Span [12] is a distributed backbone selection protocol and adaptively elects coordinators in sensor network. The coordinators perform multi-hop routing for other sleeping sensor nodes by staying awake. Sensor nodes in sleep state periodically wake up and check whether to sleep or stay awake as a coordinator using coordinator eligibility rule which is based on the battery level and the number of neighbor sensor nodes. In coordinator eligibility rule, if two neighbor sensor nodes of a non-coordinator sensor node cannot reach each other, either directly or via one or two coordinators, the non-coordinator sensor node becomes a coordinator sensor node. In order to avoid the situation that multiple sensor nodes become a coordinator at the same time, a random back off delay is used before taking a coordinator role. Each coordinator periodically checks if it can withdraw a coordinator role by checking if every pair of sensor nodes of its neighbor sensor nodes can communicate, either directly or via one or two coordinators.

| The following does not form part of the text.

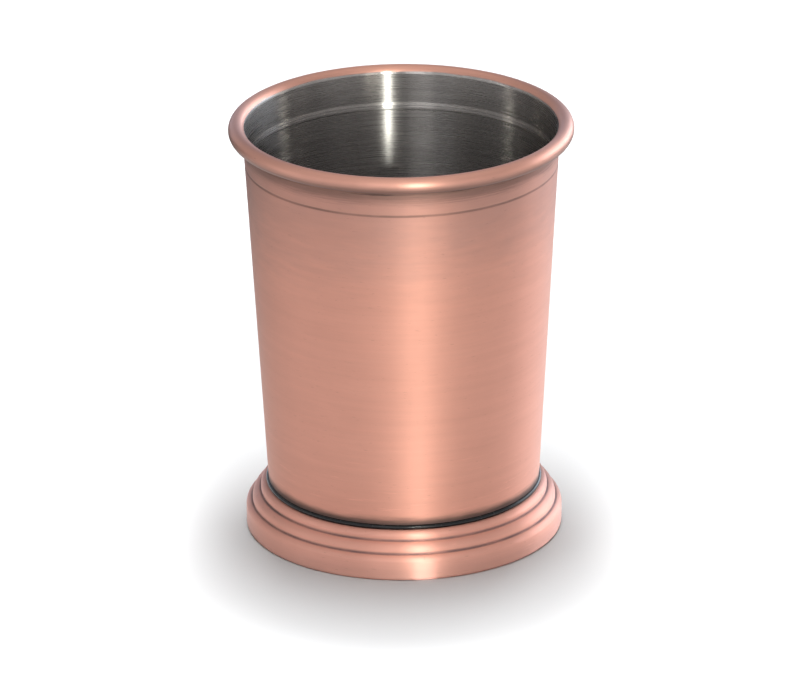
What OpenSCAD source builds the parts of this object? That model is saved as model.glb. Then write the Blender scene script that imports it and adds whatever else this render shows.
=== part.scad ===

In power management, activated sensor nodes alternate between sleep, listen, and active states, based on traffic characteristics, without depending on topology or connectivity information. The power management scheme is further divided into sleep/wakeup protocol which is independent on medium access control (MAC) protocol and MAC protocol with low duty cycle, where sleep/wakeup is tightly coupled with MAC protocol [4]. In this paper, we only focus on sleep/wakeup protocol because it can be used with any MAC protocol. Basic energy conservation algorithm (BECA)[13] and sparse topology and energy management (STEM) [14] belong to this protocol.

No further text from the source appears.